Puis les bouquets satellitaires européens débarquent à la fin de la décennie, déversant sur des populations entières un flot d’images, notamment pornographiques. Les chaînes spécialisées ne s’y trompent pas, qui adressent en boucle des messages à leurs auditeurs arabophones. La lourde pression sociale qui s’exerce sur les jeunes Marocains et la quasi-impossibilité, pour le plus grand nombre, de se marier avant 30 ou 35 ans pour des raisons économiques rencontrent là un océan de désir.
Les chaînes nationales diffusent par ailleurs des success stories d’émigrés ayant réussi une ascension sociale étonnante (Jamel Debbouze, un entrepreneur aux Pays-Bas, la chanteuse Nadia Farès et tel sportif, par exemple Zinedine Zidane). Avec le retour annuel des émigrés au pays (1,5 million de personnes l’été 2001) dotés de multiples biens de consommation, notamment de rutilants véhicules inaccessibles, on comprend que l’Europe apparaisse comme un eldorado dont il faut forcer la porte.
Le Maghreb apparaît d’une certaine manière comme le Mexique de l’Union européenne. En 2001, ce pays comptait 100 millions d’habitants, mais près de 35 autres millions résident aux Etats-Unis (dont une dizaine de millions de clandestins, à raison d’un nouveau million chaque année). A ce jour, le Maghreb compte 70 millions d’habitants, et il est probable que 10 à 15 millions de Maghrébins séjournent en Europe. Le ratio pour le Maroc serait de 30 millions d’habitants pour 5 à 7 millions de résidents à l’étranger (100 000 à 200 000 départs par an nourrissent ce flux). Le mouvement d’exil n’est pas près de s’éteindre, sauf à entreprendre une lutte à la base contre cette nouvelle traite qui ne dit pas son nom.

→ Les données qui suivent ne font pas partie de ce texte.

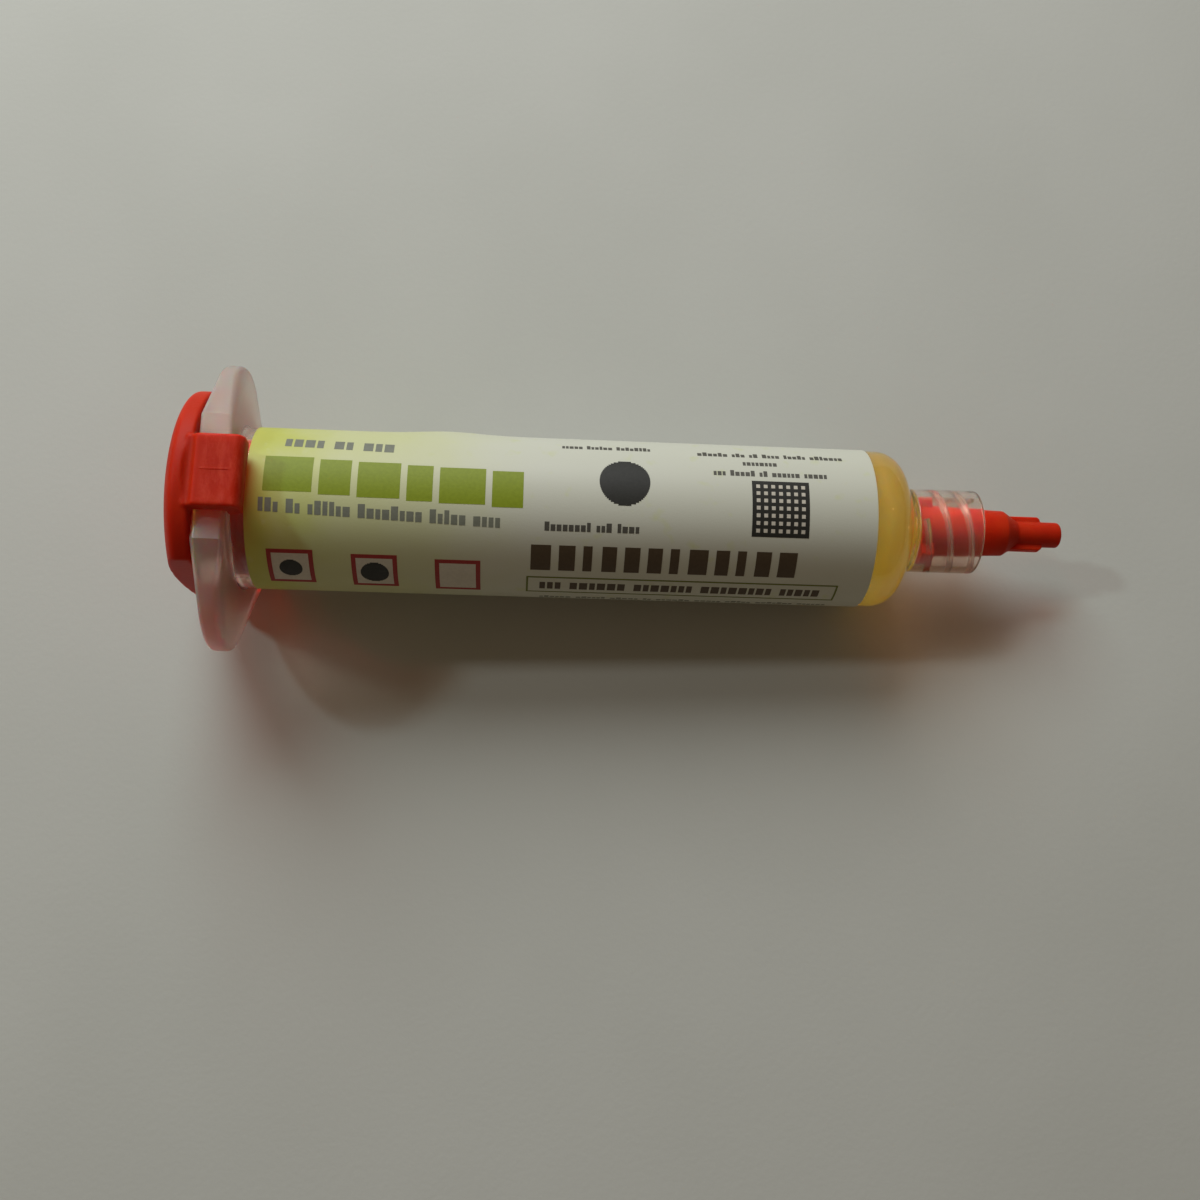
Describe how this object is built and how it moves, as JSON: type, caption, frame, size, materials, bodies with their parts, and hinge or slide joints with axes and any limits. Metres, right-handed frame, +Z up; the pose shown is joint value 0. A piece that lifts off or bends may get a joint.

« La lutte contre l’immigration clandestine ne doit pas se faire sur les frontières, mais dans les lieux et les pensées des immigrants clandestins ; elle doit s’opérer dans le cadre de la coopération Nord-Sud basée sur un dialogue équilibré, et non pas reposer sur un monologue du Nord. Il faut une politique et non une police d’immigration. Le Sud ne doit pas être contraint à la mendicité », avertit M. Khalil Jemmah, président de l’AFVIC.